The large hydrocracking unit was running normally on Tuesday at Motiva Enterprises' 603,000-barrel-per-day (bpd) Port Arthur, Texas, refinery after restarting during the weekend, said sources familiar with plant operations. The chief executive of Portugal's Galp said on Tuesday that it had scheduled maintenance at its 110,000 bpd Matosinhos refinery in the fourth quarter this year.

Galp's CEO added that it had completed scheduled maintenance in the first quarter of this year at its 220,000 bpd Sines refinery in less than 30 days. No barges of eurobob gasoline traded in the afternoon session. A bid surfaced at $598 a tonne.

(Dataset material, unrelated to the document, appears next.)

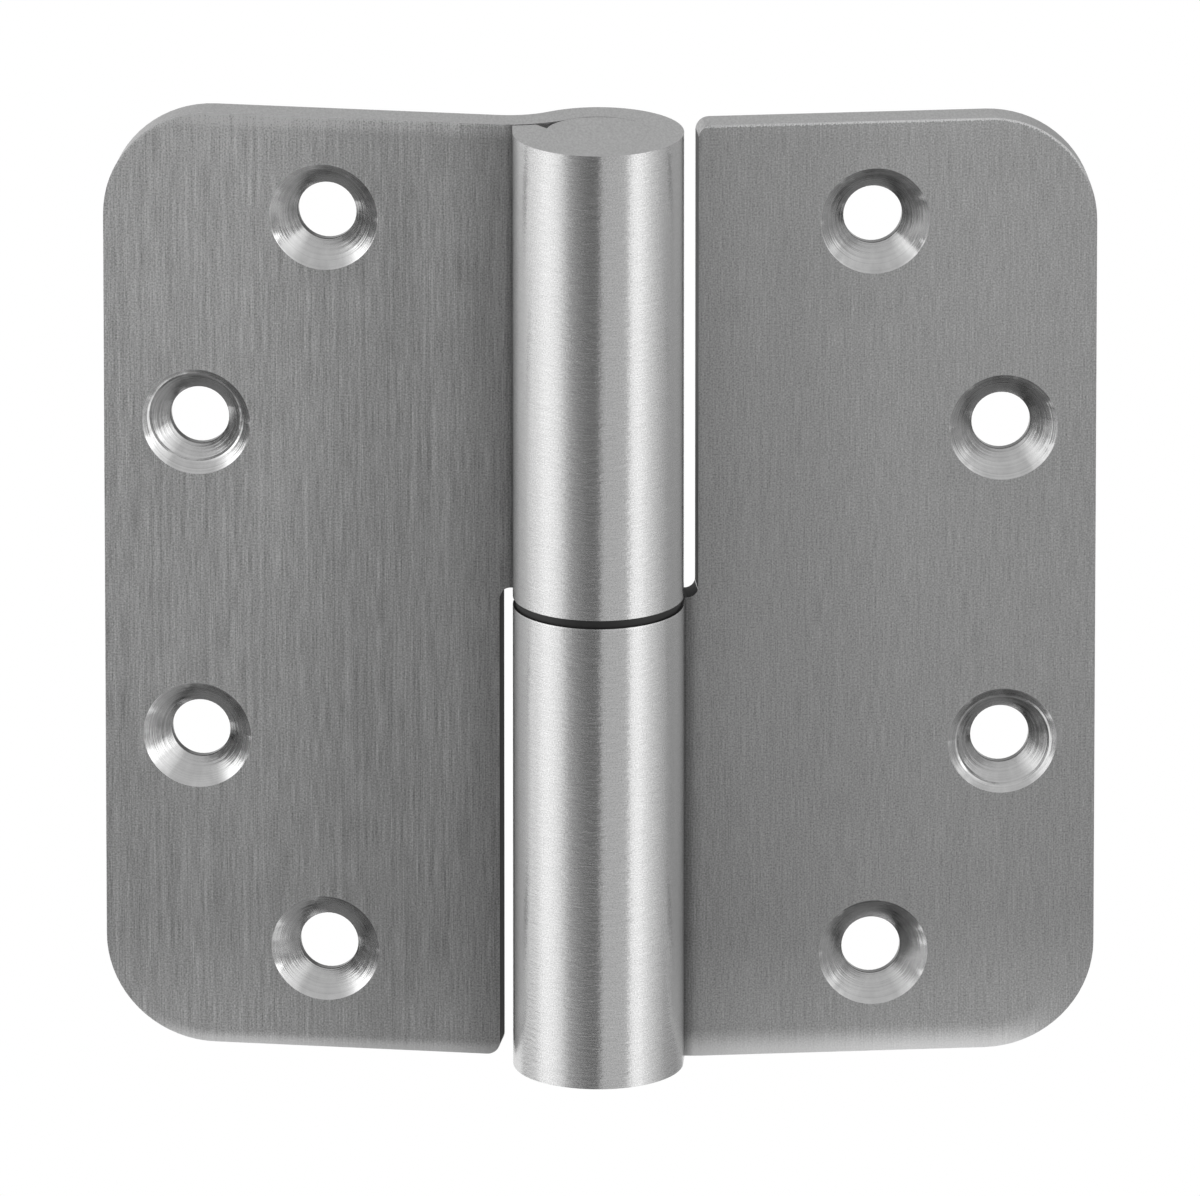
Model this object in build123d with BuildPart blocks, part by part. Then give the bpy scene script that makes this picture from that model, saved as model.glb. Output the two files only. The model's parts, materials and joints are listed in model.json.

Elsewhere, 10,000 tonnes on gasoline barges traded at $609-$610 a tonne fob Amsterdam-Rotterdam, up from deals at $605 a tonne on Monday. Varo, BP and Glencore sold to Gunvor, Shell and Finco. Statoil sold to Total four barges of premium unleaded gasoline. One was done at $618, two at $619 and another at $620 a tonne fob ARA, down from a deal at $624 a tonne fob ARA on Monday.

In the Mediterranean, Gunvor sold a 27,000-tonne cargo to Vitol at $606 a tonne cif Med. The March swap stood at $598.25 a tonne, down from $604 a tonne at the close.

The benchmark EBOB gasoline refining margin declined to $8.18 a barrel up from $6.78 a barrel at the close. Brent crude futures were 12 cents higher at $61.67 a barrel by 1633 GMT.